6 juillet 2023
Cour de cassation
Pourvoi n° 22-13.141

Troisième chambre civile - Formation restreinte hors RNSM/NA

ECLI:FR:CCASS:2023:C300513

Texte de la décision

CIV. 3

RM



COUR DE CASSATION
______________________


Audience publique du 6 juillet 2023




Cassation partielle sans renvoi


Mme TEILLER, président



Arrêt n° 513 F-D

Pourvoi n° P 22-13.141




R É P U B L I Q U E F R A N Ç A I S E

_________________________

AU NOM DU PEUPLE FRANÇAIS
_________________________


ARRÊT DE LA COUR DE CASSATION, TROISIÈME CHAMBRE CIVILE, DU 6 JUILLET 2023

1°/ M. [F] [G], domicilié [Adresse 4],

2°/ M. [D] [G], domicilié [Adresse 6],

ont formé le pourvoi n° P 22-13.141 contre l'arrêt rendu le 9 mars 2021 par la cour d'appel de Lyon (8e chambre), dans le litige les opposant :

1°/ à M. [V] [J], domicilié [Adresse 1], artisan maçon, exerçant à titre individuel sous l'enseigne Entreprise de maçonnerie [J],

2°/ au Groupama Rhône Alpes Auvergne, dont le siège est [Adresse 5],

3°/ à la société [U] et associés, société d'exercice libéral à responsabilité limitée, dont le siège est [Adresse 3], venant aux droits de M. [S] [U], architecte,

4°/ à M. [S] [U], domicilié [Adresse 3],

5°/ à la Mutuelle des architectes français (MAF), dont le siège est [Adresse 2],

défendeurs à la cassation.

Les demandeurs invoquent, à l'appui de leur pourvoi, trois moyens de cassation.

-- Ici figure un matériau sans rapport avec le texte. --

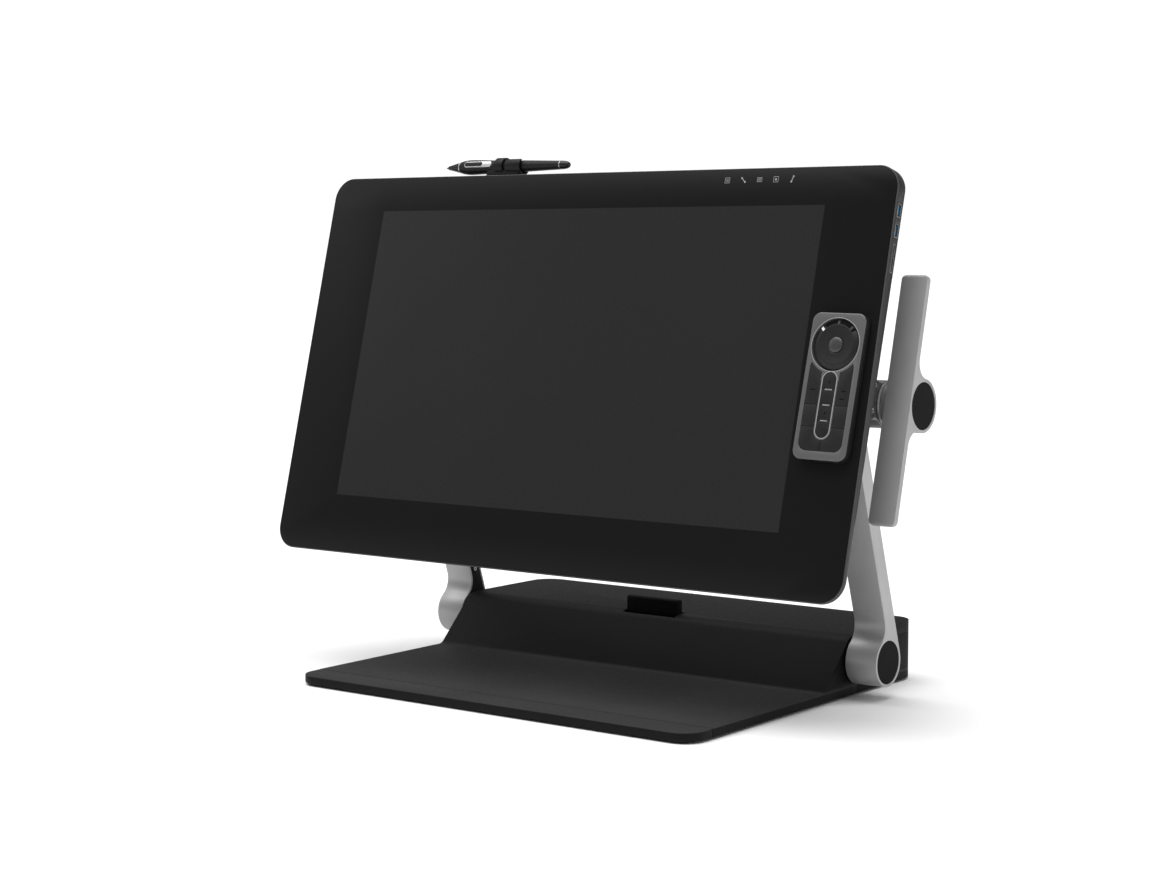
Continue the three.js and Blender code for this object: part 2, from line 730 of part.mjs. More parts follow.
const capInner = arm.outer - arm.capDepth + GAP;
const armCap = hubCap(arm.capRadius - GAP, capInner, arm.outer - 0.1, 0, 0);
addPair(armGroup, 'arm', armShell(), satinSilver);
addPair(armGroup, 'arm_inner_cover', armInnerCover(), softBlack);
addPair(armGroup, 'arm_hub_cap', armCap, softBlack);
addPair(armGroup, 'levelling_rod', levellingRod(), darkSteel);
addPair(armGroup, 'level_crank', levelCrank(), darkSteel);

const displayGroup = new THREE.Group();
displayGroup.position.set(0, panelCentre.y, panelCentre.z);
displayGroup.rotation.x = 90 * degrees - tilt;
model.add(displayGroup);

addPiece(displayGroup, 'tilt_shaft', tiltShaft(), darkSteel);
addPiece(displayGroup, 'yoke_crossbar', crossTube(), darkSteel);
addPiece(displayGroup, 'yoke_bracket', yokeBracket(), darkSteel);
addPiece(displayGroup, 'swivel_ring', swivelRing(), darkSteel);
addPair(displayGroup, 'brake_housing', brakeHousing(), satinSilver);
addPair(displayGroup, 'brake_ring', brakeRing(), satinSilver);

addPiece(displayGroup, 'display_glass', displayGlass(), glossGlass);
addPiece(displayGroup, 'display_frame', displayFrame(), matteBlack);
addPiece(displayGroup, 'display_rear_cover', rearCover(), matteBlack);
addPiece(displayGroup, 'screen_panel', screenPanel(), darkSteel);
addPiece(displayGroup, 'main_board', mainBoard(), boardGreen);
addPiece(displayGroup, 'swivel_hub', swivelHub(), darkSteel);
addPiece(displayGroup, 'pen_holder', penHolder(), softBlack);

const { height: usbHeight, thickness: usbThickness } = usbSocket;
const upperUsb = socketLiner(usbHeight, usbThickness, usbSocket.upperV);
const lowerUsb = socketLiner(usbHeight, usbThickness, usbSocket.lowerV);
const cardLiner = socketLiner(cardSocket.height, cardSocket.thickness, cardSocket.v);
addPiece(displayGroup, 'usb_socket_upper', upperUsb, socketBlue);
addPiece(displayGroup, 'usb_socket_lower', lowerUsb, socketBlue);
addPiece(displayGroup, 'card_socket', cardLiner, darkSteel);

const leverGroup = new THREE.Group();
leverGroup.position.set(0, pivotV, pivotW);
displayGroup.add(leverGroup);

const leverCapInner = lever.outer - lever.capDepth + GAP;
const leverCap = hubCap(lever.capRadius - GAP, leverCapInner, lever.outer - 0.1, 0, 0);
addPair(leverGroup, 'release_lever', leverBody(), satinSilver);
addPair(leverGroup, 'lever_hub_cap', leverCap, softBlack);

const remoteGroup = new THREE.Group();
remoteGroup.position.set(remote.u, remote.v, 0);
remoteGroup.rotation.z = remote.turn;
displayGroup.add(remoteGroup);

addPiece(remoteGroup, 'remote_shell', remoteShell(), satinSilver);
addPiece(remoteGroup, 'touch_ring', touchRing(), softBlack);
addPiece(remoteGroup, 'ring_button', ringButton(), softBlack);

const rowNames = ['upper', 'middle', 'lower'];
const rowEdges = [keyField.top, ...keySeams, keyField.bottom];
rowNames.forEach((row, i) => {
  const low = rowEdges[i + 1];
  const high = rowEdges[i];
  addPiece(remoteGroup, `side_key_${row}_left`, sideKey(-1, low, high), softBlack);
  addPiece(remoteGroup, `side_key_${row}_right`, sideKey(1, low, high), softBlack);
});

const pillEdges = [pill.top, ...pillBars, pill.bottom];
for (let i = 0; i < pillEdges.length - 1; i += 1) {
  const solid = pillKey(pillEdges[i + 1], pillEdges[i]);
  addPiece(remoteGroup, `centre_key_${i + 1}`, solid, softBlack);
}

const penGroup = new THREE.Group();
penGroup.position.set(pen.tipU, pen.v, pen.w);
penGroup.rotation.set(0, 90 * degrees, pen.spin);
displayGroup.add(penGroup);

const switchGroup = new THREE.Group();
switchGroup.rotation.x = 90 * degrees;
penGroup.add(switchGroup);

addPiece(penGroup, 'pen_body', penBody(), softBlack);
addPiece(penGroup, 'pen_nib', penNib(), softBlack);
addPiece(switchGroup, 'pen_switch', penSwitchPad(), satinSilver);

export default model;
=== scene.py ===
"""Looks of a pen display on a two-arm folding stand, with its pen and its magnetic key remote.

Lengths are in millimetres in this script and become metres when a mesh is made.
Every piece is drawn in the place that carries it: the stand, an arm, the display, a lever, the
remote or the pen.
"""
import json
from math import asin, atan2, cos, degrees, dist, pi, radians, sin, sqrt, tan

import bmesh
import bpy
from mathutils import Matrix, Vector


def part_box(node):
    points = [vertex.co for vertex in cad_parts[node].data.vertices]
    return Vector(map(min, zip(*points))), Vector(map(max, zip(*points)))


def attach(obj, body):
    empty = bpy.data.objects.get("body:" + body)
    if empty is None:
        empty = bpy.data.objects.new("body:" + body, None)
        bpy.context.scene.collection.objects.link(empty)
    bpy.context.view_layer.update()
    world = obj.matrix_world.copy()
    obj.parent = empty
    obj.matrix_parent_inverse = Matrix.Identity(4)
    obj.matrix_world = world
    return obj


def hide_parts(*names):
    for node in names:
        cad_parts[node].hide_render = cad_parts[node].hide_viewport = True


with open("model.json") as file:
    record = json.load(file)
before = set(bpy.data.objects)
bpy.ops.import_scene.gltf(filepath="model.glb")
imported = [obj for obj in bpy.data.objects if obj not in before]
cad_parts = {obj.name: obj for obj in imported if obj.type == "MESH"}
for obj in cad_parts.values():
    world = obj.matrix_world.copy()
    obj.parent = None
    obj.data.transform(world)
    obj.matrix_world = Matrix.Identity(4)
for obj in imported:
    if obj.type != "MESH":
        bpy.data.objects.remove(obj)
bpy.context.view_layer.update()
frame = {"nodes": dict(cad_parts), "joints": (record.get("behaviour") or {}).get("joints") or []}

MM = 0.001
GAP = 0.3
SHARP = radians(28)


def shift(x, y, z):
    return Matrix.Translation((x, y, z))


def spin(angle, axis):
    return Matrix.Rotation(angle, 4, axis)


# ---- Driving sizes, in millimetres, from the frame where it has them ----


def size_of(node):
    low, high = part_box(node)
    return [(b - a) / MM for a, b in zip(low, high)]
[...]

Le dossier a été communiqué au procureur général.

Sur le rapport de M. Zedda, conseiller référendaire, les observations de la SCP L. Poulet-Odent, avocat de M. [G], de la SAS Boulloche, Colin, Stoclet et Associés, avocat de la société [U] et associés, de M. [U] et de la Mutuelle des architectes français, de la SARL Cabinet François Pinet, avocat du Groupama Rhône Alpes Auvergne, après débats en l'audience publique du 31 mai 2023 où étaient présents Mme Teiller, président, M. Zedda, conseiller référendaire rapporteur, M. Delbano, conseiller doyen, et Mme Besse, greffier de chambre,

la troisième chambre civile de la Cour de cassation, composée des président et conseillers précités, après en avoir délibéré conformément à la loi, a rendu le présent arrêt.

Faits et procédure

1. Selon l'arrêt attaqué (Lyon, 9 mars 2021), M. [F] [G] a confié à M. [U], assuré auprès de la Mutuelle des architectes français (la MAF), et aux droits duquel vient la société [U] et associés la maîtrise d'oeuvre des travaux de reconstruction d'une maison d'habitation endommagée par un incendie.

2. L'exécution des travaux a été confiée à M. [J], assuré auprès de la Caisse régionale d'assurances mutuelles agricoles Rhône Alpes Auvergne (la société Groupama).

3. Les travaux n'ont pas été achevés.

4. M. [F] [G] a donné la nue-propriété de la maison à M. [D] [G].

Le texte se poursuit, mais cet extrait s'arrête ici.